Il est temps de partir. Wilhelm May, docteur en climatologie au DMI, nous attend dans son bureau. Ni laboratoire, ni blouse blanche, le scientifique travaillent sous une montagne de feuilles éparses, dans un bureau tout ce qu’il y a de plus classique. Comme tous les autres chercheurs du département de recherche, il participe activement à Cop15, la conférence des Nations Unis sur le Climat qui se tient jusqu’au 18 décembre dans la capitale. «Deux d’entre-nous sont conseillers dans les négociations et nous participons aux ateliers, certains participent même directement à l’organisation dans la green team –l’équipe verte-».

Le reste de l’année, le groupe de 30 scientifiques du département de recherches sur le climat est chargé de réaliser des « projections », de prédire où en sera l’état du réchauffement à la fin du siècle.
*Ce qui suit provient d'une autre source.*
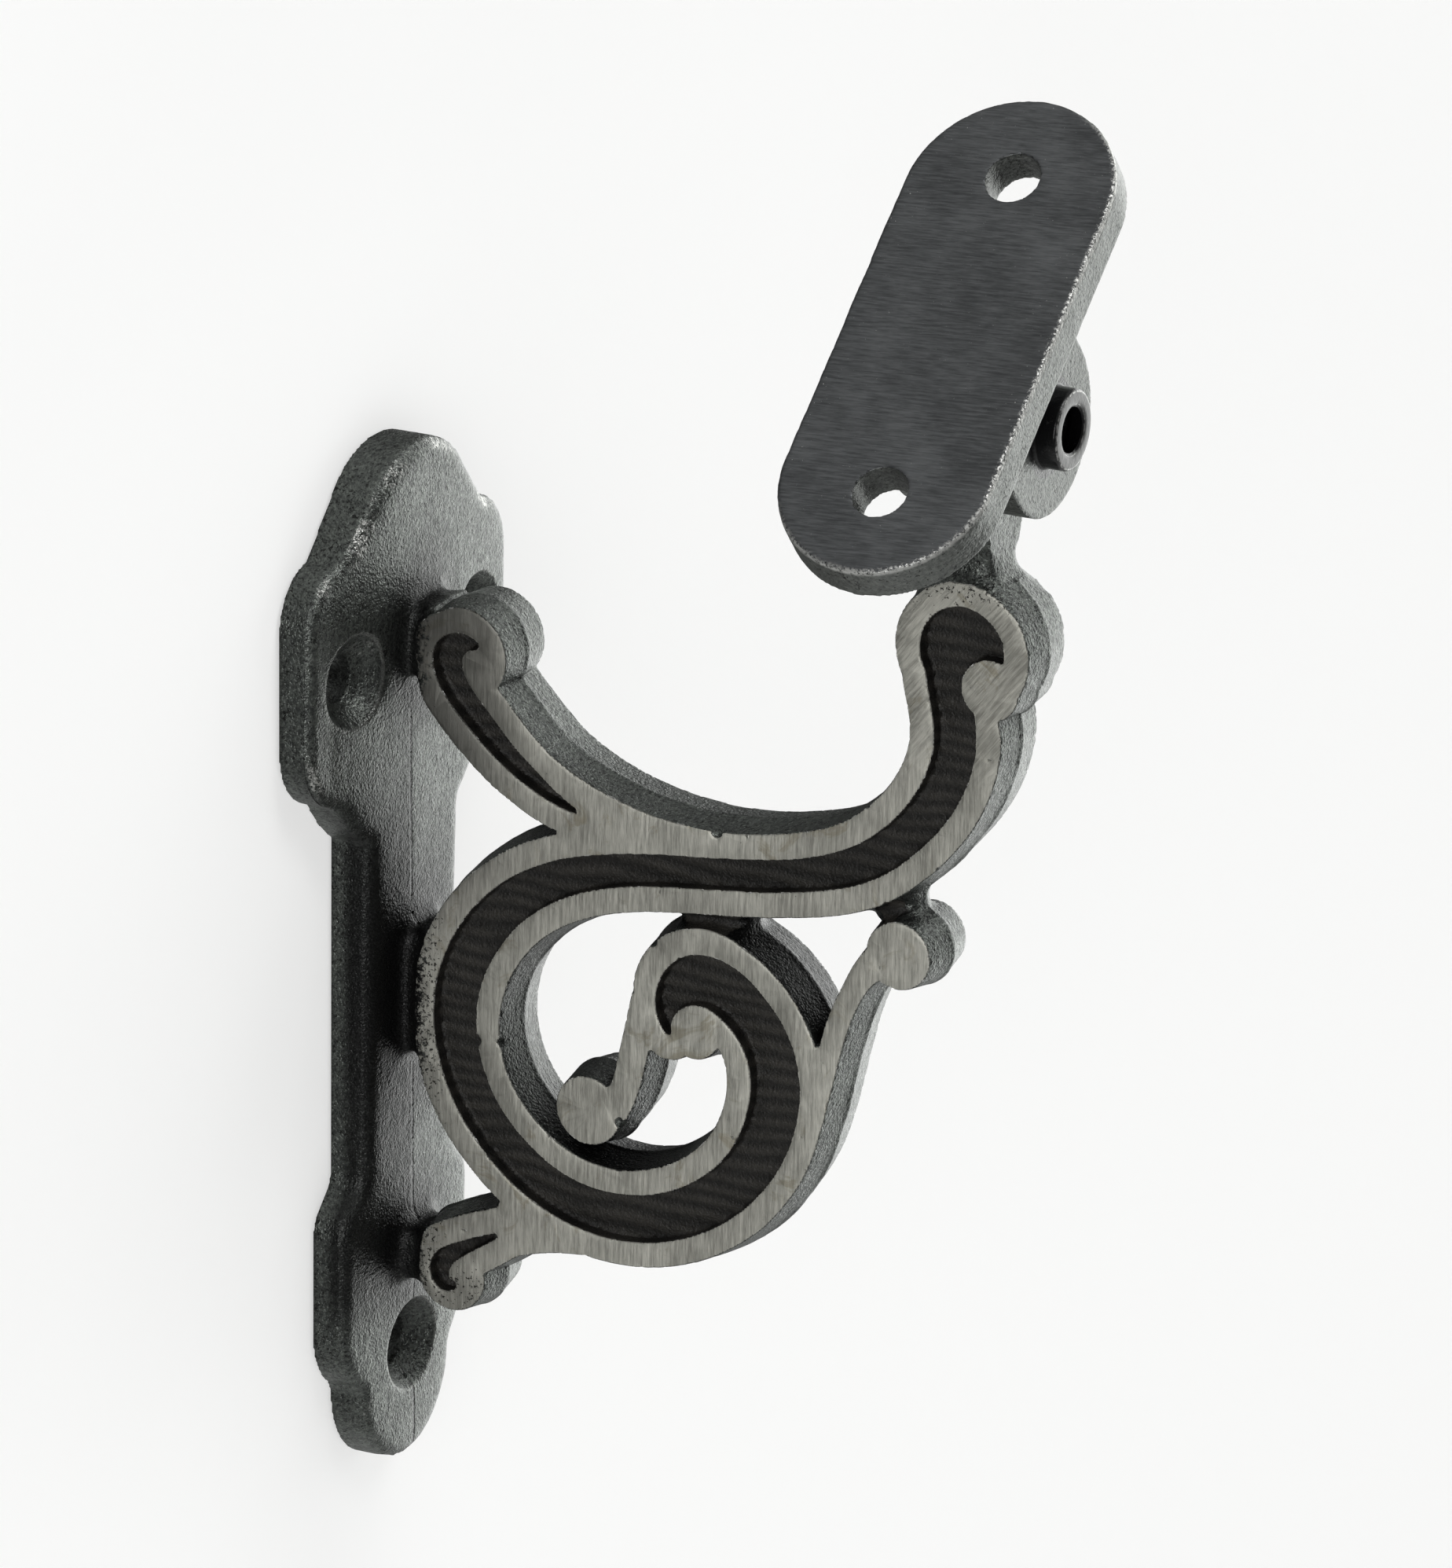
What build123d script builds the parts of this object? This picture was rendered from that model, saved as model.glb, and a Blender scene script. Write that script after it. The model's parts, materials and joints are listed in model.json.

Verdict : « Plus 10 degrés, par rapport à aujourd’hui ». Difficile de croire qu’il n’y pas de réchauffement climatique… Mais en dehors de « ce fait indiscutable », pour le docteur May, les vraies questions auxquelles les climatologues devront répondre dans les prochaines années sont autres. « De quelle manière le réchauffement influence-t-il le niveau de la mer ? La fonte des glaces ? Quelle est exactement la part de responsabilité de l’homme et celle des phénomènes naturels?, ce sont ça les vraies problématiques», rétorque le scientifique. Quand à l’influence des négociations de Cop15 sur le réchauffement climatique : « Vous savez, cette conférence est avant tout un moment de politique plus qu’une rencontre entre scientifiques… ».